Die Arrangements von Jules Buckley greifen dabei klugerweise nie zur vollen symphonischen Kelle, sondern setzen auf nuancierte Schattierungen. Besonders eindrucksvoll gelingt dies in „Berlin Sunrise“, das sich von einem intimen Gitarrenstück zu einem epischen Klanggemälde entfaltet, ohne dass man je das Gefühl hätte, das Lied sei überladen worden. Und wenn in „Sort of Revolution“ am Ende alles aufeinandertrifft – Band, Orchester, Streicher, Blech, Percussion –, dann ist das nicht einfach ein dicker Schlussakkord, sondern der Moment, in dem man kurz innehalten muss, weil es plötzlich passt. Als hätte es schon immer so sein müssen.
Audiophile Freuden: Raum, Tiefe und ein wenig Ehrfurcht
Natürlich hat so eine Produktion einen weiteren entscheidenden Prüfstein: den Klang. Und was soll man sagen – hier hat man nichts dem Zufall überlassen. Die Aufnahme klingt, als säße man selbst im Concertgebouw in einer der besten Reihen, leicht zur Mitte geneigt, um auch ja den kompletten Stereoeindruck mitzunehmen.
Besonders beeindruckend ist die Mischung aus Intimität und Weite. Finks Stimme bleibt klar und fokussiert, sein Gitarrenspiel hat weiterhin diese direkte, körperliche Präsenz. Gleichzeitig breiten sich die Streicher und Bläser mit einer Selbstverständlichkeit aus, dass man fast vergisst, dass hier zwei völlig unterschiedliche musikalische Welten aufeinandertreffen. Bei „Perfect Darkness“ passiert das, was nur selten passiert: Man hört ein Lied, das man schon kennt, aber in dieser Form plötzlich neu fühlt. Und das ist doch eigentlich genau der Punkt solcher Experimente.
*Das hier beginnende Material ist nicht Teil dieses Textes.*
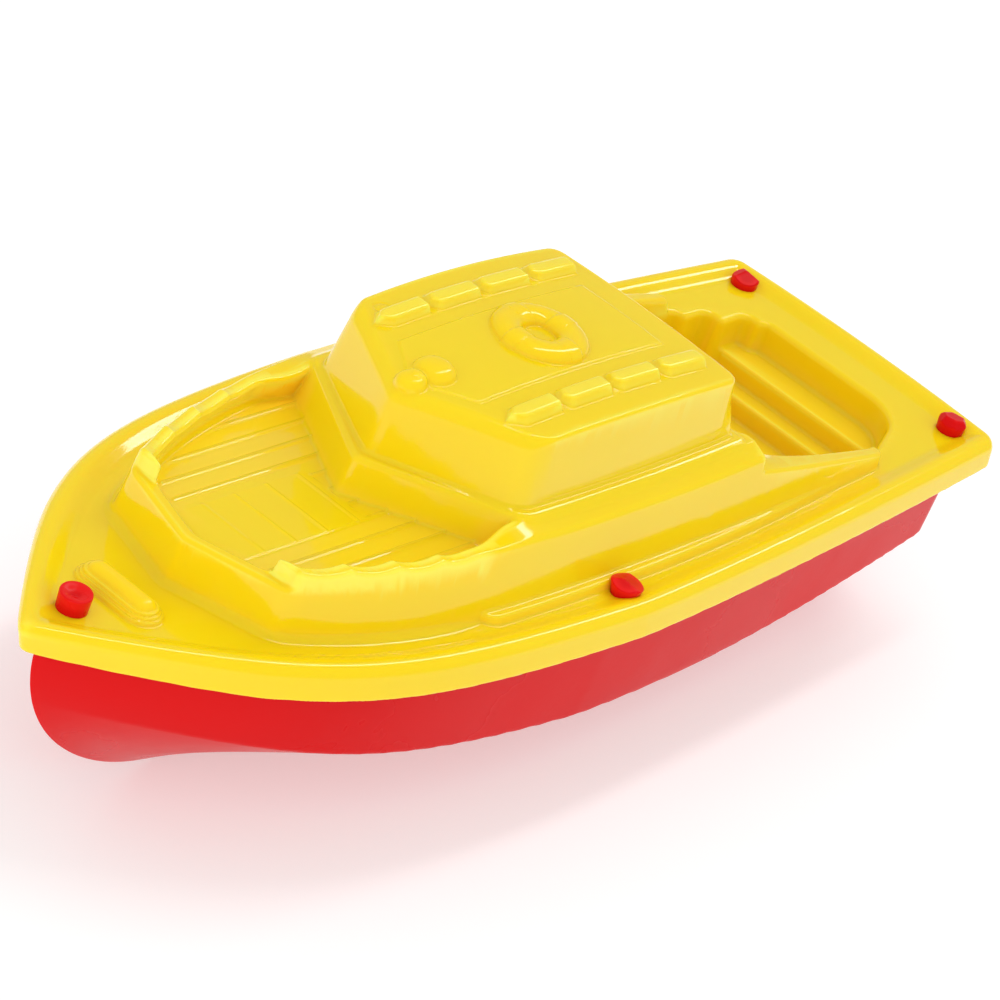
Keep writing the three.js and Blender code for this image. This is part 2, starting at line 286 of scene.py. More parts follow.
def superstructure(x, y, z):
    """Trunk, bulwarks, shoulders and coamings, which share one outer wall on each side."""
    foot, top = trunk_outlines(x, y)
    side = taper(foot, top, z, FLOOR - 0.5, BULWARK_TOP)
    foredeck = np.maximum(foredeck_floor(x, y, z, top), 53.4 - x)
    thickness = BULWARK_THICKNESS + 1.7 * smooth_step(107, 99.5, x)
    level = under_surface(x, y, z, shoulder_height)
    bulwark = round_max(-side - thickness, level + scallops(x), 0.7)
    bulwark = round_max(bulwark, x - 132.8 + 0.2 * (z - FOREDECK_LIP), 0.7)
    bulwark = np.maximum(bulwark, 53.4 - x)
    behind_tier = taper(*tier_front(x, y), z, FOREDECK, TIER_TOP) + 0.4
    shoulder = round_max(level, np.maximum(behind_tier, SHOULDER_AFT - x), 0.4)
    coaming = np.maximum(under_surface(x, y, z, coaming_height), x - 54.5)
    tops = round_min(foredeck, np.minimum(bulwark, shoulder), 0.5)
    tops = round_min(tops, coaming, 0.4)
    end = 20.6 - x + 0.9 * np.clip(np.abs(y) - 19.5, 0, None)
    return round_max(round_max(side, tops, 0.5), end, 0.8)


def tier_front(x, y):
    port = soft_abs(y, 0.5)
    return line(x, port, (100.0, 16.8), (110.6, 0)), line(x, port, (97.5, 18.0), (109.3, 0))


def tier(x, y, z):
    """The block between the foredeck's level and the foot of the cabin."""
    front = taper(*tier_front(x, y), z, FOREDECK, TIER_TOP)
    side = (bowed_side(x, y, 80, 18.55, 135) - 0.9 * np.clip(TIER_TOP - z, 0, 1)) / 1.2
    plan = round_max(round_max(side, front, 0.9), 53.2 - x, 0.5)
    return round_max(plan, z - TIER_TOP, 0.4 + 0.3 * smooth_step(96, 99, x))


def roof_height(x, y):
    """Upper surface of the roof, with its raised panel and a round mark that an ejector pin left."""
    sheer = ROOF_SHEER * ((x - ROOF_MIDDLE) / 19) ** 2
    crown = ROOF_CROWN * (1 - np.clip(np.abs(y) / 16, 0, 1) ** 2)
    panel = np.maximum(np.abs(y) - 7.0, line(x, np.abs(y), (97.8, 6.9), (103.0, 0)))
    panel = np.maximum(panel, 62.2 - x)
    mark = np.abs(np.hypot(x - 93.6, y + 13.4) - 1.1)
    relief = 0.22 * smooth_step(0.22, -0.22, panel) - 0.1 * np.exp(-((mark / 0.2) ** 2))
    return ROOF_EDGE - sheer + crown + relief


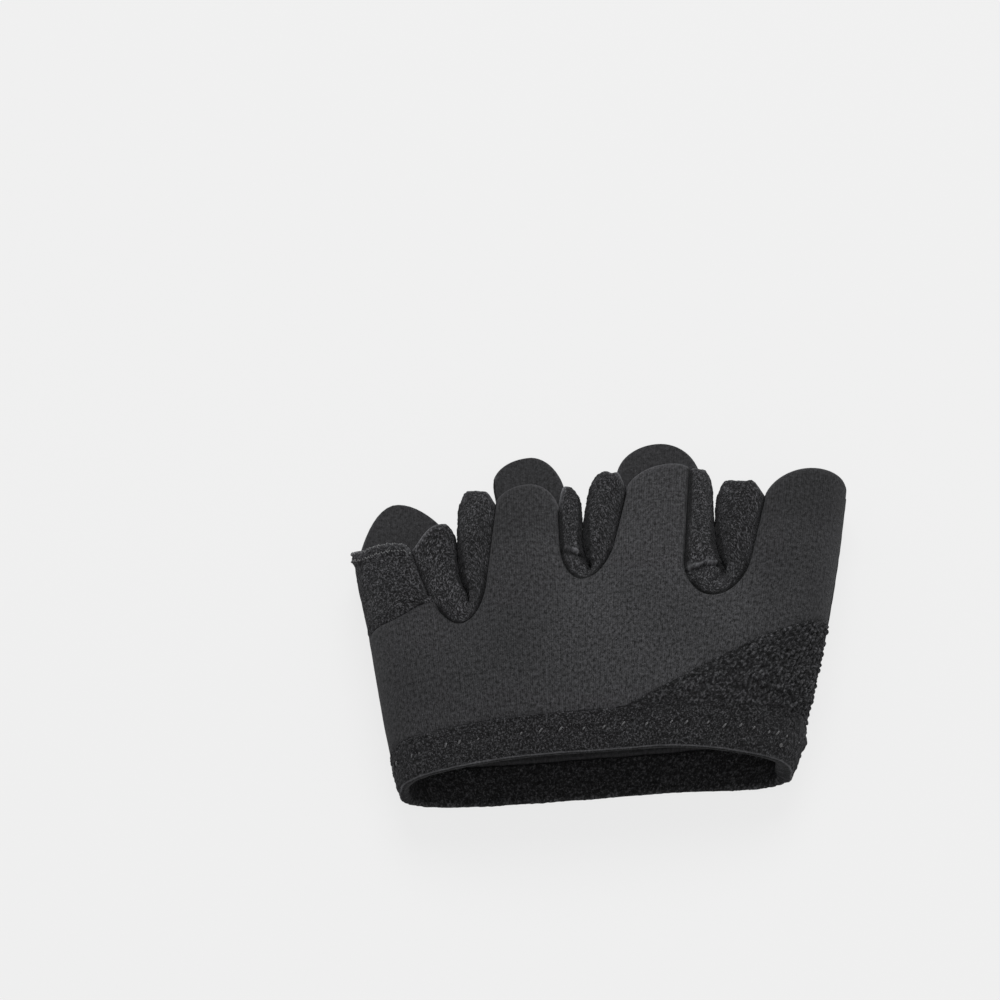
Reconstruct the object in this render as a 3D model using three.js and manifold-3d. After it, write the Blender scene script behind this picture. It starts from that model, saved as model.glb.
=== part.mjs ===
// Fitness glove for the left hand, without a thumb and with four short open fingers, lying on its palm.
// Millimetres. +X points to the index finger, +Y to the fingertips and +Z up through the back of the hand.
import * as THREE from 'three';
import { mergeVertices } from 'three/addons/utils/BufferGeometryUtils.js';
import Module from 'manifold-3d';

// Walls and the small gaps between sewn pieces
const KNIT = 1.5;
const SUEDE = 1.8;
const STRIP = 1.3;
const CUFF = 2.2;
const GAP = 0.3;

// Heights of the printed grips, from the floor up
const HONEYCOMB_THICK = 0.6;
const PAD_FLOOR = HONEYCOMB_THICK + GAP;
const PAD_EDGE = 1.2;
const PAD_ROLL = 0.9;

// Seams across the hand
const RIM = -2.1;
const CUFF_SEAM = 6.3;
const PATCH_SEAM = 32.6;
// The rim and the patch's seam slant: they rise by so much, from one place across the hand to another
const RIM_RISE = { by: -1.9, from: 8, to: 38 };
const PATCH_RISE = { by: 3.1, from: -43, to: -33 };

// Middle of the glove's box, which becomes the origin
const MIDDLE = { x: 1.215, y: 37.611 };

// The hollow hand at stations along it: both edges, the height of the side seam, the top, the underside,
// and how square the lower corners are
const SECTIONS = [
  { y: -4, left: -42.8, right: 35.5, seam: 9.0, top: 23.0, under: 0.8, corner: 3.2 },
  { y: 0, left: -43.5, right: 37.0, seam: 9.5, top: 24.0, under: 0.8, corner: 3.2 },
  { y: 12, left: -45.4, right: 41.0, seam: 10.5, top: 26.0, under: 2.6, corner: 4.0 },
  { y: 24, left: -46.8, right: 44.6, seam: 11.0, top: 27.0, under: 3.2, corner: 5.0 },
  { y: 36, left: -48.2, right: 47.8, seam: 11.0, top: 26.5, under: 3.2, corner: 5.0 },
  { y: 50, left: -50.2, right: 51.0, seam: 10.0, top: 24.0, under: 2.2, corner: 5.0 },
  { y: 66, left: -51.0, right: 54.0, seam: 9.0, top: 20.5, under: 1.1, corner: 5.0 },
  { y: 82, left: -51.0, right: 55.5, seam: 8.0, top: 18.0, under: 0.7, corner: 5.0 },
];
const SHOULDER = 2.5;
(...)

Das Vinyl-Release verdient eine besondere Erwähnung: Die Pressung ist von hoher Qualität, das Klangbild noch eine Spur wärmer und plastischer als in der Digitalversion. Wer sich gerne im Konzertsaal wähnt, sollte also die schwarze Scheibe dem Stream vorziehen – wobei, zugegeben, auch die digitale Fassung eine ausgezeichnete Figur macht.
Fazit: Musik, die in der Luft steht
Es gibt Alben, die hört man und denkt sich: „Aha, nett gemacht.“ Und es gibt Alben, die hört man und denkt sich: „Warum zur Hölle macht das nicht jeder so?“ Fink Meets The Royal Concertgebouw Orchestra gehört zur zweiten Sorte. Es ist der seltene Fall eines orchestralen Crossover-Projekts, bei dem sich beide Seiten auf Augenhöhe begegnen. Keine Überwältigung, keine Samthandschuhe – sondern ein musikalischer Dialog, bei dem man die Luft im Saal beinahe mit den Händen greifen kann.
Das ist ein Live-Album, das zeigt, was Live-Musik wirklich kann. Es erschafft einen Moment, der konserviert wurde, aber nicht erkaltet ist. Ein Album, das klingt, als würde es immer noch weiter in der Luft schweben, lange nachdem man es eigentlich ausgeschaltet hat.